By this measure, any historical fiction that features fictional characters that did not actually exist is "essentially alt-history". That so dilutes the concept so as to make it meaningless and absurd.
When I read an Horatio Hornblower or Jack Aubry book, I do not read it as alternate history. I would expect and demand that the Napoleonic wars end as they did in our TL and that actual historical figures that appear be as true to what we know from the historic record as possible.
Well, to pick a nonnatutical example, the Sharpe books. I would say a fictional regiment which is involved as that one is definitely counts as bordering on alternate history.
I have to admit I know more about Hornblower's fictional career than Aubrey's, but I'd say having a fictional high ranking officer (the protagonist over the course of their career) who does important stuff is more than just "historical fiction with a fictional character". It would be like if Kilrain was a general instead of a sergeant.
In any case, all of those are historically sound and entertaining, so it would be entirely possible to write something in a "What if the Lost Orders were never lost? What if Lee won the Antietam campaign?" world that was plausible and a good read, which was what I was trying (awkwardly, I know) to say.

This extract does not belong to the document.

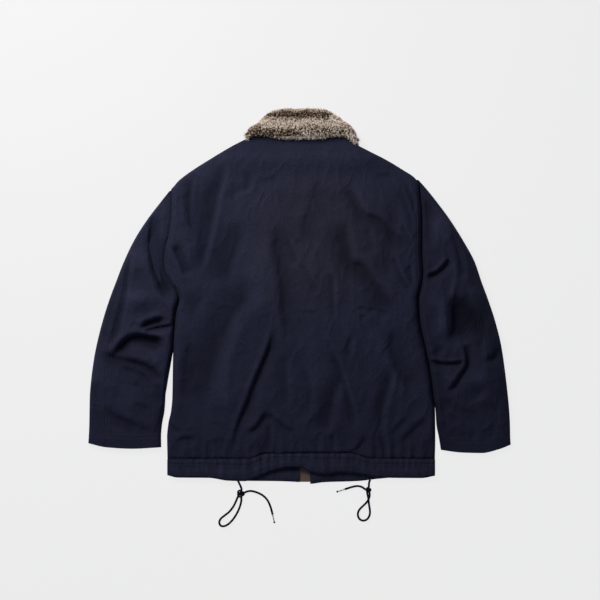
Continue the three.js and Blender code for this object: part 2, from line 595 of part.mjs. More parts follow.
// A sleeve lies as a flattened tube of two pieces: the under sleeve is the upper face
// seen here, the top sleeve turns in at the outline and lies on the surface.
function makeSleeve(side, table, cuff, folds) {
  const outward = side === 'left' ? -1 : 1;
  const outerX = column(table, 'outer');
  const seamIn = column(table, 'seam');
  const crown = column(table, 'crown');
  const apart = column(table, 'apart');
  const edgeX = side === 'left' ? bodyLeft : bodyRight;
  const rise = side === 'left' ? leftRise : rightRise;
  const fold = foldField(folds);
  const cuffY = columnOf(cuff, 'across', 'y');
  const full = Math.max(...table.map((row) => row.crown));
  const low = table.at(-1).y;
  const rows = [...ARM_ROWS.filter((y) => y <= table[0].y), low];

  const measure = (y) => {
    const x0 = outerX(y);
    const x1 = edgeX(y) + outward * apart(y);
    const roll0 = seamIn(y) / SEAM_SHARE;
    const rowY = y === low ? (x) => cuffY((x - x0) / (x1 - x0)) : () => y;
    const top = (x) => crown(y) + (crown(y) / full) * fold(x, rowY(x));
    return { y, x0, x1, roll0, rowY, top, seamAngle: Math.acos(1 - SEAM_SHARE) };
  };

  const under = rows.map((y) => {
    const { x0, x1, roll0, rowY, top, seamAngle } = measure(y);
    const roll1 = Math.min(EDGE_ROLL, (Math.abs(x1 - x0) - roll0) * INNER_ROLL_SHARE);
    return panelSection({
      x0: x0 - outward * SEAM_GAP,
      x1,
      edge0: LOW_TURN,
      edge1: LOW_EDGE + rise(y),
      roll0,
      roll1,
      angle0: seamAngle,
      steps0: 1,
      columns: UNDER_COLUMNS,
      rowY,
      top,
    });
  });

  const around = rows.map((y) => {
    const { x0, x1, roll0, rowY, top, seamAngle } = measure(y);
    const outer = [];
    const inner = [];
    const place = (x, z, xInner, zInner) => {
      outer.push(new THREE.Vector3(x, rowY(x), z));
      inner.push(new THREE.Vector3(xInner, rowY(x), zInner));
    };
    const level = top(x0 - outward * roll0);
    const wallIn = Math.min(CLOTH, roll0 * WALL_SHARE);
    for (let i = 0; i <= ROLL_STEPS; i += 1) {
      const angle = mix(seamAngle, 0, i / ROLL_STEPS);
      const away = 1 - Math.cos(angle);
      place(
        x0 - outward * roll0 * away,
        mix(LOW_TURN, level, Math.sin(angle)),
        x0 - outward * mix(wallIn, roll0, away),
        mix(LOW_TURN, Math.max(level - CLOTH, LOW_TURN), Math.sin(angle)),
      );
    }
    for (let i = 1; i <= TURN_STEPS; i += 1) {
      const angle = (Math.PI / 2) * (i / TURN_STEPS);
      const away = 1 - Math.cos(angle);
      place(
        x0 - outward * LOW_TURN * away,
        LOW_TURN * (1 - Math.sin(angle)),
        x0 - outward * (CLOTH + (LOW_TURN - CLOTH) * away),
        LOW_TURN - (LOW_TURN - CLOTH) * Math.sin(angle),
      );
    }
    for (let i = 1; i <= FLOOR_COLUMNS; i += 1) {
      const x = mix(x0 - outward * LOW_TURN, x1, i / FLOOR_COLUMNS);
      place(x, 0, x, CLOTH);
    }
    return { outer, inner };
  });

  return [
    wall(`sleeve_${side}_under`, navyCloth, under),
    wall(`sleeve_${side}_top`, navyCloth, around),
  ];
}

// Section of a hem casing, flat below and rounded at its free edge
function casingSection(x, seamY, edgeY, base, thick) {
  return CASING_SECTION.map(({ across, up }) => (
    new THREE.Vector3(x, mix(seamY, edgeY, across), base + thick * up)
  ));
}

// The back's casing has a section under each point of the back's lower edge
function makeBackHem() {
  const base = FRONT_CASING + 2 * LAYER_GAP;
  const sections = hemRow().outer.map(({ x }) => (
    casingSection(x, hemSeamY(x), hemEdgeY(x), base + hemRise(x), BACK_CASING)
  ));
  return bandAlongX('hem_back', navyCloth, sections);
}

function makeFrontHem(side) {
  const opening = OPENING[`${side}Edge`];
  const lift = side === 'right' ? lapLift : () => 0;
  const sections = [];
  for (let i = 0; i <= FRONT_STATIONS; i += 1) {
    const x = mix(opening, BODY.at(-1)[side], i / FRONT_STATIONS);
    sections.push(casingSection(x, FRONT_SEAM_Y, frontEdgeY(x), lift(x), FRONT_CASING));
  }
  return bandAlongX(`hem_front_${side}`, navyCloth, sections);
}

// Collar: one thick band of fur round the neck, open like a mouth towards the hem, with
// the neck edges of back and fronts in the mouth
function makeCollar() {
  const [topY, freeY, height, reachY] = ['top', 'edge', 'height', 'reach']
    .map((name) => columnOf(COLLAR, 'x', name));
  const underTop = NECK_LIFT + NECK.crown + 2 * LAYER_GAP;
  const jaw = NECK_LIFT - 2 * LAYER_GAP;
  const sections = [];
  for (let i = 0; i <= COLLAR_STATIONS; i += 1) {
    const x = mix(COLLAR[0].x, COLLAR.at(-1).x, i / COLLAR_STATIONS);
    const mouth = panelTopY(x) + NECK_CLEARANCE;
    const edge = Math.min(freeY(x), mouth - NECK_CLEARANCE);
    const reach = Math.min(reachY(x), mouth - NECK_CLEARANCE);
    const [top, high] = [topY(x), height(x)];
    const low = Math.min(underTop, high - LEAST_FALL);
    const section = [
      [mouth, low],
      [edge + COLLAR_LIP, low],
      ...COLLAR_FALL.map(({ across, up }) => [mix(edge, top, across), mix(low, high, up)]),
      ...COLLAR_FOLD.map(({ across, up }) => [mix(edge, top, across), high * up]),
      [reach + COLLAR_FOOT, 0],
      [reach, jaw / 2],
      [reach + COLLAR_LIP, jaw],
      [mouth, jaw],
    ];
    sections.push(section.map(([y, z]) => new THREE.Vector3(x, y, z)));
  }
  return bandAlongX('collar', furPile, sections);
}

function roundSection(radius, sides) {
  const corners = [];
  for (let i = 0; i < sides; i += 1) {
    const angle = (2 * Math.PI * (i + 0.5)) / sides;
    corners.push(new THREE.Vector2(radius * Math.cos(angle), radius * Math.sin(angle)));
  }
  return new THREE.Shape(corners);
}

const onSurface = ({ x, y, z = CORD.lie }) => new THREE.Vector3(x, y, z);

function makeCord(name, route) {
  const path = new THREE.CatmullRomCurve3(route.map(onSurface));
  const geometry = new THREE.ExtrudeGeometry(roundSection(CORD.radius, CORD.sides), {
    extrudePath: path,
    steps: Math.max(2, Math.round(path.getLength() / CORD.step)),
    bevelEnabled: false,
  });
  const cord = new THREE.Mesh(geometry, braid);
  cord.name = name;
  return cord;
}

function makeKnot(name, { at, radius, height }) {
  const knot = new THREE.Mesh(new THREE.SphereGeometry(1, 14, 8), braid);
  knot.geometry.rotateX(Math.PI / 2);
  knot.geometry.scale(radius, radius, height / 2);
  knot.position.set(at[0], at[1], height / 2);
  knot.name = name;
  return knot;
}

// Metal ferrule on the cord's end, with a bead beyond it, in the cord's last direction
function makeTip(side, route) {
  const [before, end] = route.slice(-2).map(onSurface);
  const way = end.clone().sub(before).setZ(0).normalize();
  const at = (distance, z) => end.clone().addScaledVector(way, distance).setZ(z);
  const profile = [
    [0, 0],
    [TIP.mouth, 0],
    [TIP.mouth, TIP.lip],
    [TIP.radius, TIP.neck],
    [TIP.radius, TIP.length],
    [0, TIP.length],
  ].map(([r, h]) => new THREE.Vector2(r, h));
  const tip = new THREE.Mesh(new THREE.LatheGeometry(profile, 10), nickel);
  tip.name = `cord_tip_${side}`;
  tip.position.copy(at(LAYER_GAP, CORD.lie));
  tip.rotation.z = Math.atan2(way.y, way.x) - Math.PI / 2;
  const bead = new THREE.Mesh(new THREE.SphereGeometry(TIP.bead, 10, 6), lacquer);
  bead.name = `cord_bead_${side}`;
  bead.position.copy(at(2 * LAYER_GAP + TIP.length + TIP.bead, TIP.bead));
  return [tip, bead];
}

const jacket = new THREE.Group();
jacket.name = 'deck_jacket';
jacket.add(
  makeFront('left'),
  makeFront('right'),
  makeTape(),
  makeBack(),
  ...makeSleeve('left', SLEEVE_LEFT, CUFF_LEFT, LEFT_FOLDS),
  ...makeSleeve('right', SLEEVE_RIGHT, CUFF_RIGHT, RIGHT_FOLDS),
  makeBackHem(),
  makeFrontHem('left'),
  makeFrontHem('right'),
  makeCollar(),
  makeCord('cord_left_lead', LEFT_LEAD),
  makeCord('cord_left_loop', LEFT_LOOP),
  makeCord('cord_left_tail', LEFT_TAIL),
  makeCord('cord_right_lead', RIGHT_LEAD),
  makeCord('cord_right_loop', RIGHT_LOOP),
  makeCord('cord_right_tail', RIGHT_TAIL),
  makeKnot('knot_left', KNOT_LEFT),
  makeKnot('knot_right', KNOT_RIGHT),
  ...makeTip('left', LEFT_TAIL),
  ...makeTip('right', RIGHT_TAIL),
);

export default jacket;
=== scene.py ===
# %% [markdown]
# # Deck jacket, laid flat with its back upwards
# A hip-length jacket of heavy corded cotton with a fur collar lies on a pale table and is
# seen from straight above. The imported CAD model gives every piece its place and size; this
# script gives the pieces their fine shape and their materials. Lengths in the tables are in
# millimetres, as on a paper pattern, and are turned to metres as a mesh is made.

# %% Load the frame
import math
from collections import namedtuple

import bmesh
import bpy
import numpy as np
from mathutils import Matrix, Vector, noise
from mathutils.bvhtree import BVHTree


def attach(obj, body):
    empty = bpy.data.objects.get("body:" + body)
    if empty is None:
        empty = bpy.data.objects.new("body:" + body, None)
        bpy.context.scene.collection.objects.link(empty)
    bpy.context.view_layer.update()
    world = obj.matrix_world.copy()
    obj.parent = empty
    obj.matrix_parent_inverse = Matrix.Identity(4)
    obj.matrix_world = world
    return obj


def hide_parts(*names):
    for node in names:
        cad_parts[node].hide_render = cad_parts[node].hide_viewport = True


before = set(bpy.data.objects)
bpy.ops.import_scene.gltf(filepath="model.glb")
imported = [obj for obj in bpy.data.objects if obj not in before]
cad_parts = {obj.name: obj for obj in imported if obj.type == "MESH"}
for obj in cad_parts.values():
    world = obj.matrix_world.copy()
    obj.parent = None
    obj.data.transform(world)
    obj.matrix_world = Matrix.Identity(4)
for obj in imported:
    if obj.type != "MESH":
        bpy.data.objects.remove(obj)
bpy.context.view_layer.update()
scene = bpy.context.scene
MM = 0.001
TURN = 2 * math.pi
print("CAD nodes:", len(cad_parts))

# %% [markdown]
# ## Camera and light
# The camera looks straight down from four metres, so that the jacket's height hardly moves
# its outline. One large soft box stands behind the left shoulder, near enough that its
# light falls off towards the hem and the right cuff, and low enough to draw the folds. A
# pale sky fills the rest. The table glows a little, like a photographer's lit sheet, so
# that hardly any shadow is left on it.

# %% Camera
VIEW_WIDTH, CAMERA_HEIGHT, SENSOR = 1.260, 4.0, 36.0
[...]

That's the test of a fantasy world, without any resemblance to ours. Alternate history is supposed to be alternate history, not fantasy (and I say this as someone who lists The Last Unicorn as one of their favorite books, so I have nothing against well written fantasy). If you claim this is our world after X has changed, then it should reflect the results OF X.When, as in How Few Remain, I read a book set some 20 years after a PoD in the civil war featuring a Samuel Clemens who never became Mark Twain, an independent Confederacy, and a host of other historical figures who have diverged from our TL, I judge plausbility, not against our history, but against the internal logic of the alternate history being presented. At least in the first few novels of the TL-191 series, I consider the internal logic quite plausible.
So while I don't know how internally logical the TL-191 series is, I would expect more of the author than "absurd parallels even when things have changed so much that they wouldn't happen" and similar crap because actually writing a plausible alternate history world to set his novels in would be work.